On our last day at the Mara, Sammy wanted to take a hot-air balloon ride. I demurred, resenting the modern intrusion into primeval turf. Finally, I relented, agreeing to see it her way after nearly two weeks of mine.
We flew back to Nairobi and spent the day with the Andersons before our late-night flight home. “I don’t want to leave,” Sammy told them, not entirely kidding, as we drank farewell toasts beneath the sparkling African sky. And then, a final surprise.
“It’s Eddie,” announced Bryony, stepping onto her wide-open patio. “He’s come to say goodbye!” More likely just cadging some nibbles. But the symmetry was superb: Our first and last animals on this trip were giraffes.

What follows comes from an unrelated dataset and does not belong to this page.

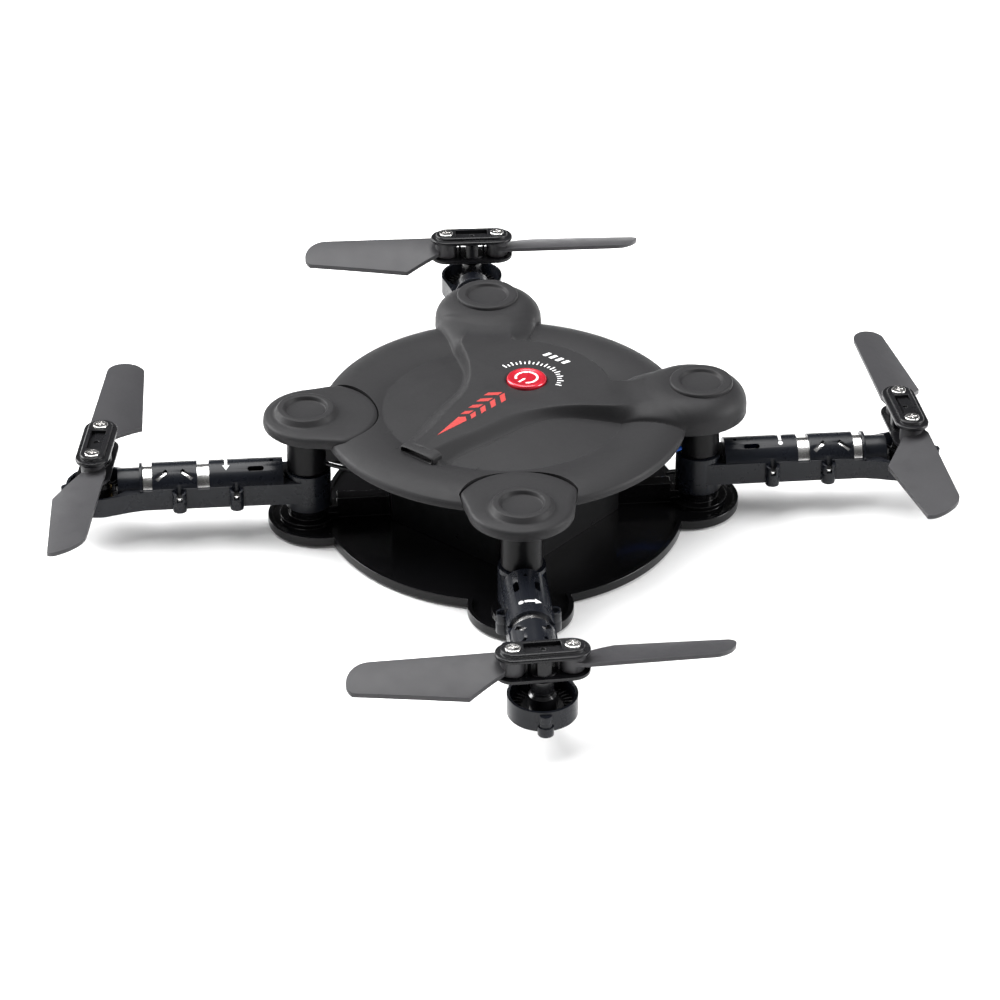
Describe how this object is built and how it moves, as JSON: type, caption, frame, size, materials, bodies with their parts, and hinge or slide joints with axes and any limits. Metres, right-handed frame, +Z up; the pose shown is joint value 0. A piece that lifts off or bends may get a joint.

As Rajab drove us to the airport, he nodded at Sammy and said to me, “So the torch is passed.” Yup, but not relinquished. Africa nourishes my spirit and renews my soul, so I’ll be back. So will Sammy, someday, bringing the compassion that framed her career choice to another continent. “I want to take care of people the way elephant moms protect their babies,” she said. “The trip confirmed that commitment.” She found reinforcement amid irresistible surroundings. I got to watch her make my special space her own. For both of us, it was a very grand adventure.